In this brilliant paper, duplicial objects in the sense of [W. G. Dwyer and D. M. Kan, Comment. Math. Helv. 60, 582–600 (1985; Zbl 0593.18010)] are studied in a 2-categorical framework. The main achievements can be grouped as follows.
First, a construction of duplicial objects in [G. Böhm and D. Ştefan, Commun. Math. Phys. 282, No. 1, 239–286 (2008; Zbl 1153.18004)] is interpreted as the action of a cleverly designed functor built on a 2-categorical generalization of Hochschild homology. This gives a moral analogue of (and relies on) the construction of simplicial objects via bar resolution with respect to a comonad. As a byproduct, duplicial structures on simplicial objects are described as compatible natural transformations between the right and left decalage comonads.

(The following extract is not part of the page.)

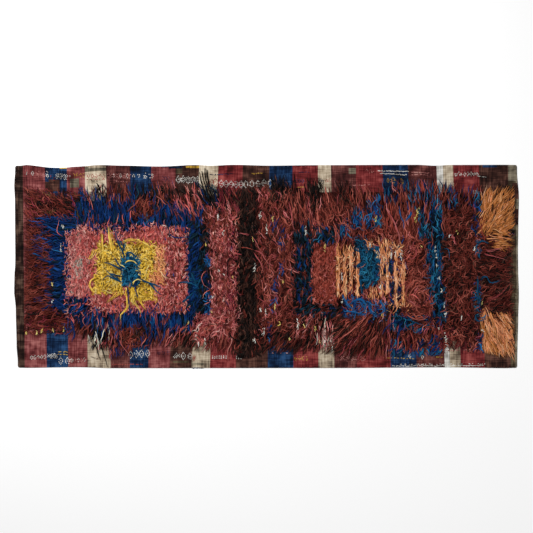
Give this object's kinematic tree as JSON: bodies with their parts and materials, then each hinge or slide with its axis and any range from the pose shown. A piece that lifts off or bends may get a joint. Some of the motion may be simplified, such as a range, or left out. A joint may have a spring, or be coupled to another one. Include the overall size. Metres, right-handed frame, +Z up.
{
  "type": "tulu rug",
  "caption": "Long shaggy tulu rug: striped flatwoven wool ground with fields of long tied-in mohair locks, lying flat on the floor.",
  "frame": {"origin": "on the floor under the middle of the ground cloth", "axes": "+X along the rug's length, +Y across its width towards the picture's upper edge, +Z up out of the pile"},
  "size_m": [3.0278, 1.22, 0.0448],
  "materials": {
    "ground_cloth": "flatwoven wool, warp stripes with rows of small brocaded figures",
    "madder_mohair": "long glossy hand-spun mohair locks, dyed in the yarn, lightly felted",
    "dark_madder_mohair": "long glossy hand-spun mohair locks, dyed in the yarn, lightly felted",
    "brick_mohair": "long glossy hand-spun mohair locks, dyed in the yarn, lightly felted",
    "rose_mohair": "long glossy hand-spun mohair locks, dyed in the yarn, lightly felted",
    "pink_mohair": "long glossy hand-spun mohair locks, dyed in the yarn, lightly felted",
    "navy_mohair": "long glossy hand-spun mohair locks, dyed in the yarn, lightly felted",
    "blue_mohair": "long glossy hand-spun mohair locks, dyed in the yarn, lightly felted",
    "bright_blue_mohair": "long glossy hand-spun mohair locks, dyed in the yarn, lightly felted",
    "teal_mohair": "long glossy hand-spun mohair locks, dyed in the yarn, lightly felted",
    "yellow_mohair": "long glossy hand-spun mohair locks, dyed in the yarn, lightly felted",
    "orange_mohair": "long glossy hand-spun mohair locks, dyed in the yarn, lightly felted",
    "peach_mohair": "long glossy hand-spun mohair locks, dyed in the yarn, lightly felted",
    "copper_mohair": "long glossy hand-spun mohair locks, dyed in the yarn, lightly felted",
    "black_brown_mohair": "long glossy hand-spun mohair locks, dyed in the yarn, lightly felted"
  },
  "bodies": {
    "root": {"ground": "ground_cloth", "pile_west_end": "madder_mohair", "pile_west_head": "madder_mohair", "pile_west_foot": "madder_mohair", "pile_west_bar": "navy_mohair", "pile_navy_head": "navy_mohair", "pile_navy_foot": "navy_mohair", "pile_pink_west": "pink_mohair", "pile_yellow_medallion": "yellow_mohair", "pile_pink_east": "pink_mohair", "pile_middle_bar": "blue_mohair", "pile_rose_band": "rose_mohair", "pile_dark_band": "black_brown_mohair", "pile_madder_band": "madder_mohair", "pile_crest_west": "dark_madder_mohair", "pile_crest_middle": "bright_blue_mohair", "pile_crest_east": "dark_madder_mohair", "pile_east_bar": "navy_mohair", "pile_brick_field": "brick_mohair", "pile_peach_field": "peach_mohair", "pile_teal_heart": "teal_mohair", "pile_orange_field": "orange_mohair", "pile_madder_curls": "madder_mohair", "pile_blue_bar": "blue_mohair", "pile_hem_west": "dark_madder_mohair", "pile_hem_east": "dark_madder_mohair", "pile_east_band": "madder_mohair", "pile_east_end": "dark_madder_mohair", "pile_copper_head": "copper_mohair", "pile_copper_foot": "copper_mohair"}
  },
  "joints": []
}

Second, it is analyzed what additional structure is needed on a bicategory (so by instance on a monoidal category or a mere category) in order for the simplicial nerve to inherit a duplicial structure. For example, paracyclic structures (i.e. duplicial structures with invertible structure morphisms) on the nerve of a monoidal category \(\mathsf M\) are proven to correspond to \(\ast\)-autonomous structures; and cyclic structures (i.e. paracyclic structures where the structure morphism has order \(n+1\) at each grade \(n\)) to \(\ast\)-autonomous structures with cyclic dualizing object.

MSC:

18G30 Simplicial sets; simplicial objects in a category (MSC2010)
18C15 Monads (= standard construction, triple or triad), algebras for monads, homology and derived functors for monads
18D05 Double categories, \(2\)-categories, bicategories and generalizations (MSC2010)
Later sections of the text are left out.